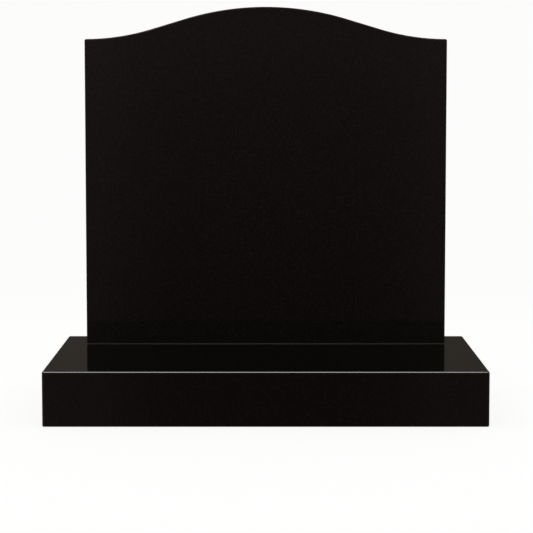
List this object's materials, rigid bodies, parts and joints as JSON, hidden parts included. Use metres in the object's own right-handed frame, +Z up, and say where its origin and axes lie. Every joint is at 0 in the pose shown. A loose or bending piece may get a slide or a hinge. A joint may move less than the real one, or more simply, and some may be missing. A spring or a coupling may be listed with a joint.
{
  "type": "headstone",
  "caption": "Polished black granite headstone: serpentine-topped upright tablet standing at the back of a low rectangular base, face left bare.",
  "frame": {"origin": "middle of the base's underside, which is also the middle of the plan", "axes": "+X to the right seen from the front, the tablet's face looks to -Y, +Z up"},
  "size_m": [0.61, 0.305, 0.58],
  "materials": {
    "black_granite": "polished"
  },
  "bodies": {
    "root": {"tablet": "black_granite", "base": "black_granite"}
  },
  "joints": []
}
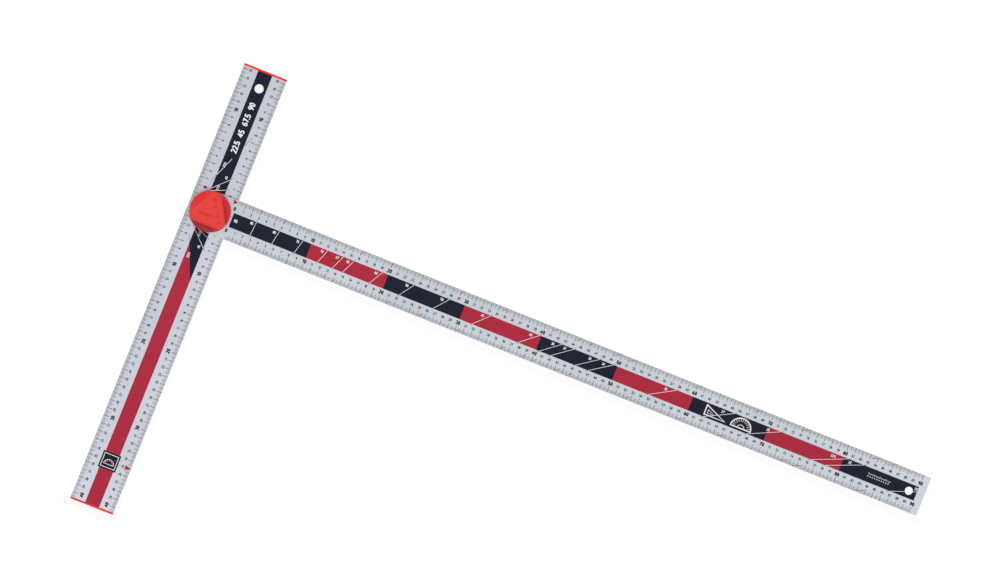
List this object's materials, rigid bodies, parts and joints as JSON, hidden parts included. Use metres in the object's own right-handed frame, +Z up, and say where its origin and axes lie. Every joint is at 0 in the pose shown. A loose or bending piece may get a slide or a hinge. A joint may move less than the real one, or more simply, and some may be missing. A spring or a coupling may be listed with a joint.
{
  "type": "adjustable set square",
  "caption": "Folding T-shaped set square: a graduated blade swings and clicks round on a graduated hollow head and is clamped by a lobed knob.",
  "frame": {"origin": "on the pivot axis, in the plane of the head's underside", "axes": "+X along the blade to its far end, +Y along the head to its short end, +Z up through the knob"},
  "size_m": [0.965, 0.565, 0.0359],
  "materials": {
    "head_aluminium": "satin anodised extrusion with printed scales",
    "blade_aluminium": "satin anodised rule with printed scales",
    "cap_red": "moulded, semi-gloss",
    "knob_red": "moulded, fine texture",
    "black_moulding": "moulded, glass-filled",
    "zinc_steel": "zinc plated",
    "spring_steel": "drawn wire",
    "ball_steel": "ground and polished",
    "nylon": "natural nylon",
    "brass": "turned",
    "ink_black": "printed, matt",
    "ink_navy": "printed band, matt",
    "ink_red": "printed, matt",
    "ink_white": "printed, matt"
  },
  "bodies": {
    "head": {"head_rail": "head_aluminium", "end_cap_top": "cap_red", "end_cap_bottom": "cap_red", "pivot_block": "black_moulding", "block_screws": "zinc_steel", "access_plug": "black_moulding", "pivot_bolt": "zinc_steel", "pivot_sleeve": "zinc_steel", "friction_washer": "nylon", "detent_spring_a": "spring_steel", "detent_spring_b": "spring_steel"},
    "blade": {"blade_rule": "blade_aluminium", "blade_bush": "nylon"},
    "washer": {"thrust_washer": "zinc_steel"},
    "knob": {"knob_insert": "brass", "knob_body": "knob_red"},
    "ball_a": {"detent_ball_a": "ball_steel"},
    "ball_b": {"detent_ball_b": "ball_steel"}
  },
  "joints": [
    {"name": "blade_turn", "type": "hinge", "parent": "head", "child": "blade", "pos_m": [0, 0, 0.016], "axis": [0, 0, 1], "range_deg": [-90, 90]},
    {"name": "knob_lift", "type": "slide", "parent": "head", "child": "washer", "axis": [0, 0, 1], "range_m": [0, 0.00125]},
    {"name": "knob_turn", "type": "hinge", "parent": "washer", "child": "knob", "pos_m": [0, 0, 0.025], "axis": [0, 0, 1], "range_deg": [0, 360]},
    {"name": "detent_a", "type": "slide", "parent": "head", "child": "ball_a", "axis": [0, 0, 1], "range_m": [0, 0.0006], "stiffness_N_per_m": 100, "springref_m": 0.01, "deforming": ["detent_spring_a"]},
    {"name": "detent_b", "type": "slide", "parent": "head", "child": "ball_b", "axis": [0, 0, 1], "range_m": [0, 0.0006], "stiffness_N_per_m": 100, "springref_m": 0.01, "deforming": ["detent_spring_b"]}
  ],
  "couplings": [
    {"joint": "knob_lift", "follows": "knob_turn", "m_per_rad": 0.00019894},
    {"joint": "detent_b", "follows": "detent_a", "ratio": 1}
  ]
}
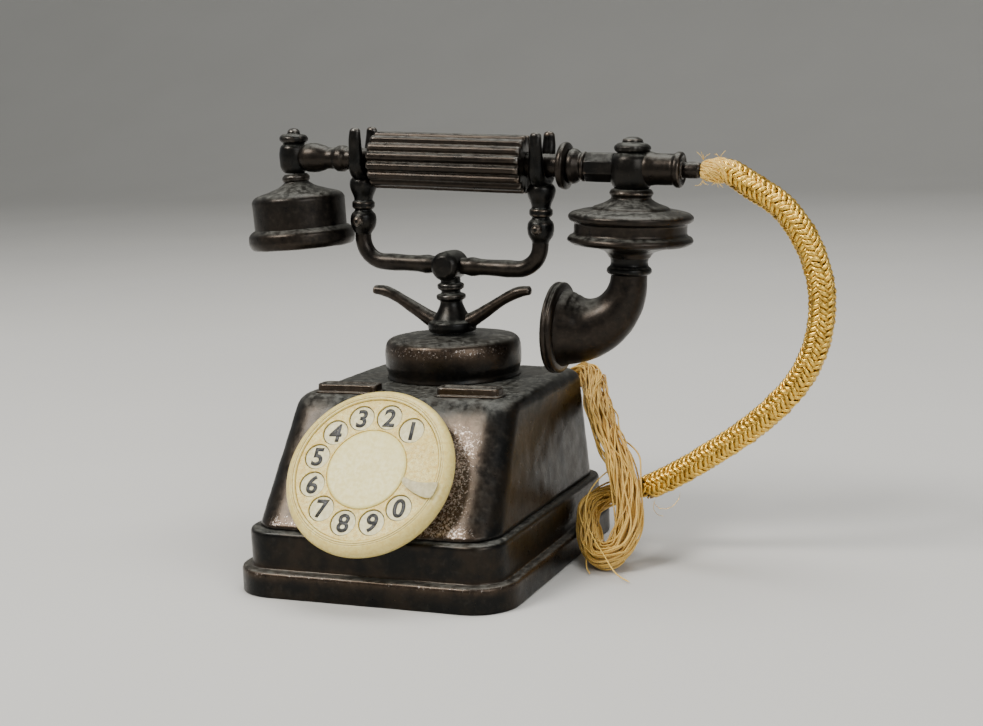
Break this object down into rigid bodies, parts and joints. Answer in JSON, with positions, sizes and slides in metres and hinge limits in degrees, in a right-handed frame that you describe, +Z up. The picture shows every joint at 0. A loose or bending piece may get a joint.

* _REQUIRED WORK_
Each line must be given again exactly as written above.

* _EXPECTED ANSWER_
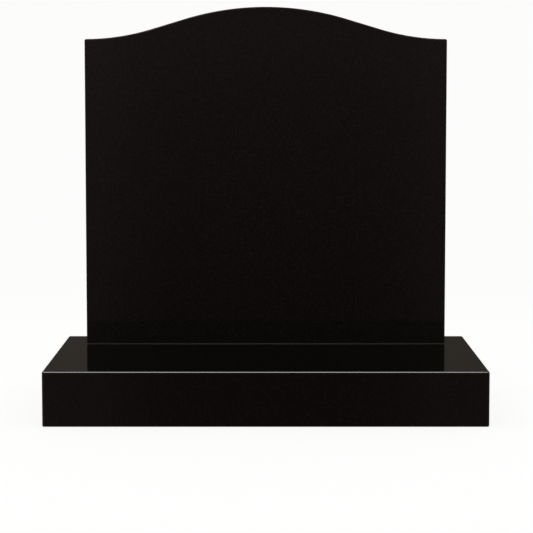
List this object's materials, rigid bodies, parts and joints as JSON, hidden parts included. Use metres in the object's own right-handed frame, +Z up, and say where its origin and axes lie. Every joint is at 0 in the pose shown. A loose or bending piece may get a slide or a hinge. A joint may move less than the real one, or more simply, and some may be missing. A spring or a coupling may be listed with a joint.
{
  "type": "headstone",
  "caption": "Polished black granite headstone: serpentine-topped upright tablet standing at the back of a low rectangular base, face left bare.",
  "frame": {"origin": "middle of the base's underside, which is also the middle of the plan", "axes": "+X to the right seen from the front, the tablet's face looks to -Y, +Z up"},
  "size_m": [0.61, 0.305, 0.58],
  "materials": {
    "black_granite": "polished"
  },
  "bodies": {
    "root": {"tablet": "black_granite", "base": "black_granite"}
  },
  "joints": []
}
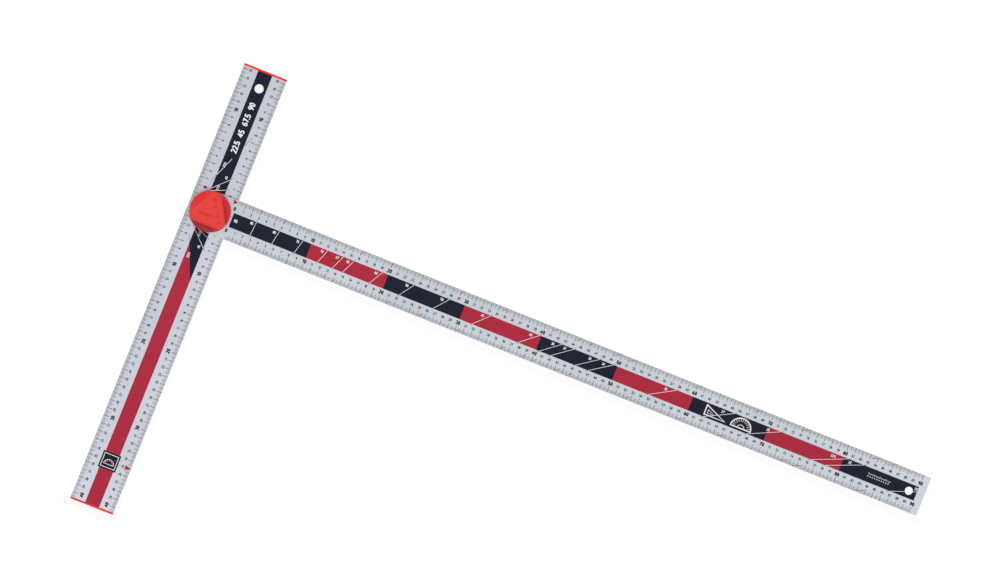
List this object's materials, rigid bodies, parts and joints as JSON, hidden parts included. Use metres in the object's own right-handed frame, +Z up, and say where its origin and axes lie. Every joint is at 0 in the pose shown. A loose or bending piece may get a slide or a hinge. A joint may move less than the real one, or more simply, and some may be missing. A spring or a coupling may be listed with a joint.
{
  "type": "adjustable set square",
  "caption": "Folding T-shaped set square: a graduated blade swings and clicks round on a graduated hollow head and is clamped by a lobed knob.",
  "frame": {"origin": "on the pivot axis, in the plane of the head's underside", "axes": "+X along the blade to its far end, +Y along the head to its short end, +Z up through the knob"},
  "size_m": [0.965, 0.565, 0.0359],
  "materials": {
    "head_aluminium": "satin anodised extrusion with printed scales",
    "blade_aluminium": "satin anodised rule with printed scales",
    "cap_red": "moulded, semi-gloss",
    "knob_red": "moulded, fine texture",
    "black_moulding": "moulded, glass-filled",
    "zinc_steel": "zinc plated",
    "spring_steel": "drawn wire",
    "ball_steel": "ground and polished",
    "nylon": "natural nylon",
    "brass": "turned",
    "ink_black": "printed, matt",
    "ink_navy": "printed band, matt",
    "ink_red": "printed, matt",
    "ink_white": "printed, matt"
  },
  "bodies": {
    "head": {"head_rail": "head_aluminium", "end_cap_top": "cap_red", "end_cap_bottom": "cap_red", "pivot_block": "black_moulding", "block_screws": "zinc_steel", "access_plug": "black_moulding", "pivot_bolt": "zinc_steel", "pivot_sleeve": "zinc_steel", "friction_washer": "nylon", "detent_spring_a": "spring_steel", "detent_spring_b": "spring_steel"},
    "blade": {"blade_rule": "blade_aluminium", "blade_bush": "nylon"},
    "washer": {"thrust_washer": "zinc_steel"},
    "knob": {"knob_insert": "brass", "knob_body": "knob_red"},
    "ball_a": {"detent_ball_a": "ball_steel"},
    "ball_b": {"detent_ball_b": "ball_steel"}
  },
  "joints": [
    {"name": "blade_turn", "type": "hinge", "parent": "head", "child": "blade", "pos_m": [0, 0, 0.016], "axis": [0, 0, 1], "range_deg": [-90, 90]},
    {"name": "knob_lift", "type": "slide", "parent": "head", "child": "washer", "axis": [0, 0, 1], "range_m": [0, 0.00125]},
    {"name": "knob_turn", "type": "hinge", "parent": "washer", "child": "knob", "pos_m": [0, 0, 0.025], "axis": [0, 0, 1], "range_deg": [0, 360]},
    {"name": "detent_a", "type": "slide", "parent": "head", "child": "ball_a", "axis": [0, 0, 1], "range_m": [0, 0.0006], "stiffness_N_per_m": 100, "springref_m": 0.01, "deforming": ["detent_spring_a"]},
    {"name": "detent_b", "type": "slide", "parent": "head", "child": "ball_b", "axis": [0, 0, 1], "range_m": [0, 0.0006], "stiffness_N_per_m": 100, "springref_m": 0.01, "deforming": ["detent_spring_b"]}
  ],
  "couplings": [
    {"joint": "knob_lift", "follows": "knob_turn", "m_per_rad": 0.00019894},
    {"joint": "detent_b", "follows": "detent_a", "ratio": 1}
  ]
}
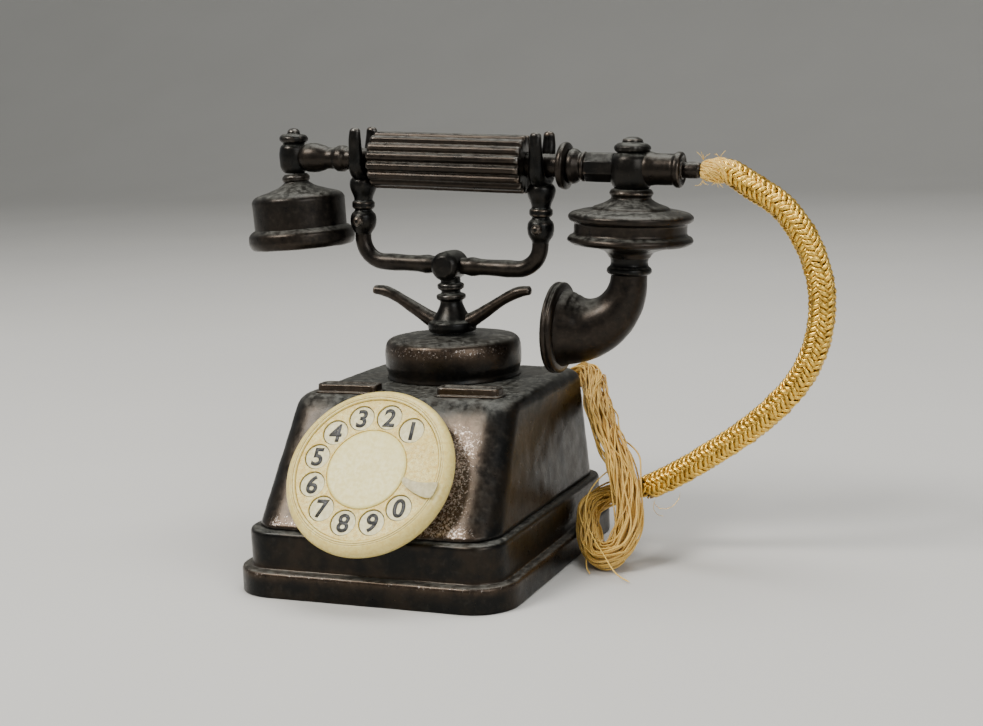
Break this object down into rigid bodies, parts and joints. Answer in JSON, with positions, sizes and slides in metres and hinge limits in degrees, in a right-handed frame that you describe, +Z up. The picture shows every joint at 0. A loose or bending piece may get a joint.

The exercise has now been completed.